Enfin, pendant les mois de mai et de juin, sous prétexte de fuir les chaleurs, les cardinaux citramontains sortirent peu à peu de Rome et gagnèrent séparément Anagni. Bien qu’ils fussent restés d’abord en correspondance avec le pape, leurs intentions ne demeurèrent pas longtemps équivoques après qu’ils se sentirent à l’abri derrière les 200 lances que le capitaine gascon, Bernardon de la Salle, était venu mettre à leurs ordres en passant sur le corps des Romains au Ponte Salaro. Le 9 août, Prignano était déclaré intrus, et ses adversaires, forts de l’appui de la reine Jeanne de Naples et d’Honoré Caetani, gouverneur de Campanie, qui, comme eux, avaient à se plaindre du pape, allaient, sur les domaines de Caetani, tenir un nouveau conclave à Fondi. Bientôt Urbain VI n’eut plus auprès de lui qu’un seul cardinal, celui qui avait passé avec lui au Vatican l’orageuse nuit du 8 au 9 avril, Tibaldeschi ; encore celui-ci touchait-il à ses derniers momens.
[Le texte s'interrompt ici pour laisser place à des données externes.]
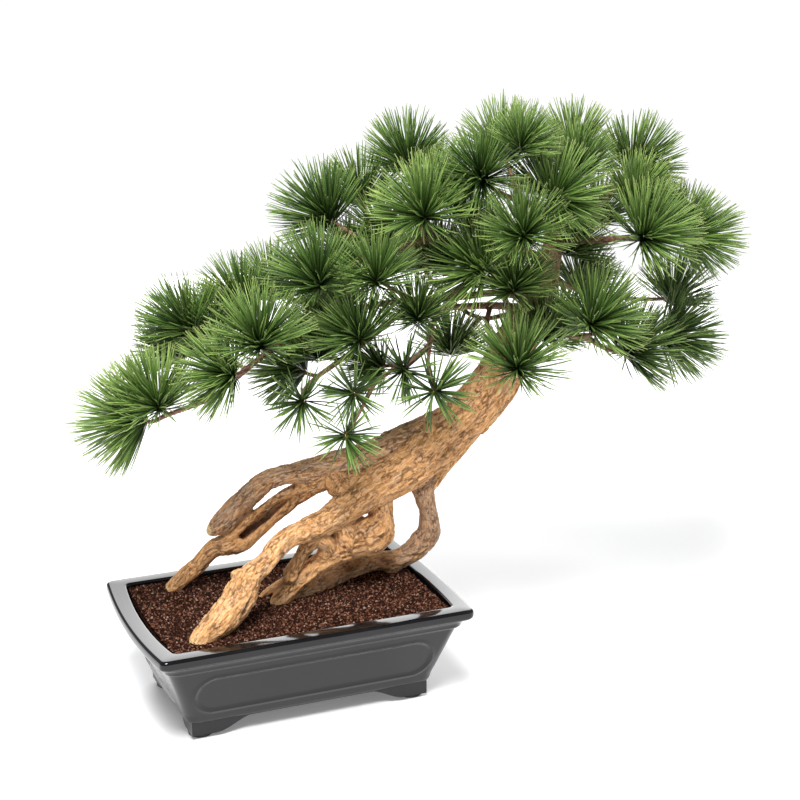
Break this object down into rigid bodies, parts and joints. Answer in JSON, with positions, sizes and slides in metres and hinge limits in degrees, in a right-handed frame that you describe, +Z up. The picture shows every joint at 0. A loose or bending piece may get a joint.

Les trois autres membres italiens du sacré-collège étaient allés à Fondi rejoindre leurs collègues. Ils s’abstinrent néanmoins de prendre part au vote et se bornèrent à assister à la séance dans laquelle, le 20 septembre, les treize citramontains, à l’unanimité moins une voix, élevèrent Robert de Genève au pontificat sous le nom de Clément VII.
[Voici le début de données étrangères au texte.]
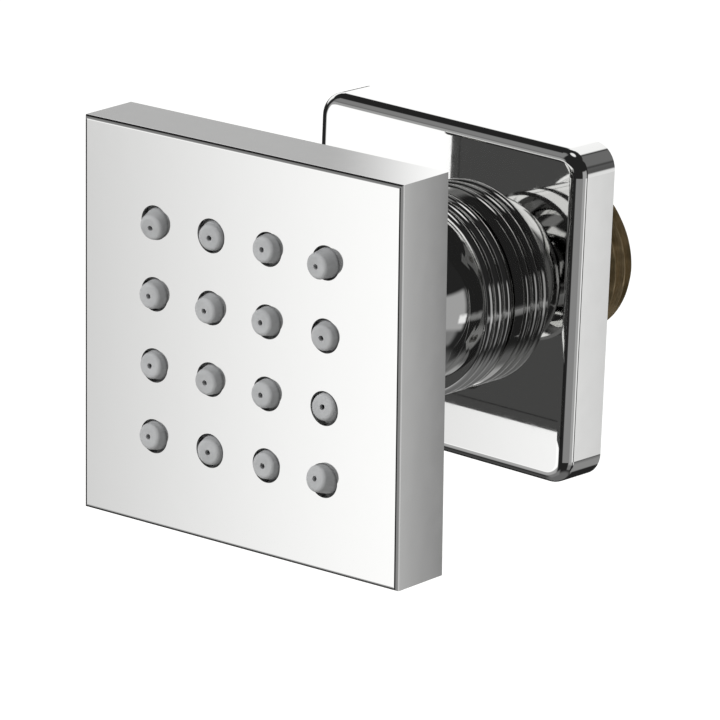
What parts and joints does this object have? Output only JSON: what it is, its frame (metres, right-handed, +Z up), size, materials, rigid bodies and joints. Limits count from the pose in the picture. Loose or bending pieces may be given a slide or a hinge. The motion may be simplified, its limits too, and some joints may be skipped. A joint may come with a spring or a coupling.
{
  "type": "shower jet",
  "caption": "Square swivelling shower jet with soft nozzles, a ball joint held by a ribbed nut, a square wall flange and a threaded inlet.",
  "frame": {"origin": "on the inlet's axis in the wall plane, where the inlet thread starts", "axes": "+Y along the inlet into the wall, +Z up, the head sprays towards -Y"},
  "size_m": [0.051, 0.0661, 0.051],
  "materials": {
    "chrome_plate": "mirror polished chrome plating",
    "nozzle_silicone": "matt moulded silicone",
    "white_acetal": "moulded acetal",
    "stainless_steel": "plain stainless steel",
    "seal_rubber": "moulded rubber",
    "seal_foam": "closed cell foam",
    "raw_brass": "machined brass, not plated",
    "green_plastic": "moulded plastic"
  },
  "bodies": {
    "inlet": {"inlet_body": "raw_brass", "swivel_nut": "chrome_plate", "nut_gasket": "seal_rubber", "wall_flange": "chrome_plate", "flange_o_ring": "seal_rubber", "wall_seal": "seal_foam", "flow_limiter": "green_plastic", "strainer_rim": "seal_rubber", "strainer_mesh": "stainless_steel"},
    "slip_ring": {"front_slip_ring": "white_acetal"},
    "seat_ring": {"rear_seat_ring": "seal_rubber"},
    "head": {"face_shell": "chrome_plate", "nozzle_mat": "nozzle_silicone", "mat_retainer": "white_acetal", "retainer_screws": "stainless_steel", "back_plate": "chrome_plate", "back_gasket": "seal_rubber", "back_screws": "stainless_steel", "ball_stud": "chrome_plate", "neck_washer": "seal_rubber"}
  },
  "joints": [
    {"name": "swing", "type": "hinge", "parent": "inlet", "child": "slip_ring", "pos_m": [0, -0.0133, 0], "axis": [0, 0, 1], "range_deg": [-16.4, 13.6]},
    {"name": "nod", "type": "hinge", "parent": "slip_ring", "child": "seat_ring", "pos_m": [0, -0.0133, 0], "axis": [0.9997, 0.0244, 0], "range_deg": [-16.2, 13.8]},
    {"name": "spin", "type": "hinge", "parent": "seat_ring", "child": "head", "pos_m": [0, -0.0133, 0], "axis": [-0.0244, 0.9995, 0.0209], "continuous": true}
  ]
}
D’abord chanoine de Paris, évêque de Thérouanne, puis de Cambrai, le nouvel élu, fils d’Amédée III, comte de Genève, était de haute naissance, car il pouvait se vanter de tenir à la maison Capétienne. Jeune encore, — il n’avait pas quarante ans, — d’une figure et d’un aspect séduisans malgré une légère claudication et une certaine inégalité entre les deux yeux, sachant parler et sachant écrire, il avait l’apparence et les goûts d’un grand seigneur, l’âme belliqueuse et fière, mais aussi l’esprit aventureux, la conscience large et le cœur dur. On l’avait vu, pendant sa légation de Romagne, assister, sans s’émouvoir, aux horreurs qui avaient accompagné l’écrasement de la révolte de Cesena. Personne ne semblait mieux désigné pour être le champion d’une lutte où les armes spirituelles seraient moins employées que les armes temporelles ; cependant le sort de la guerre ne lui fut pas favorable, et Clément VII, pas plus qu’Urbain VI, ne devait voir la fin du schisme ouvert par leur double élection.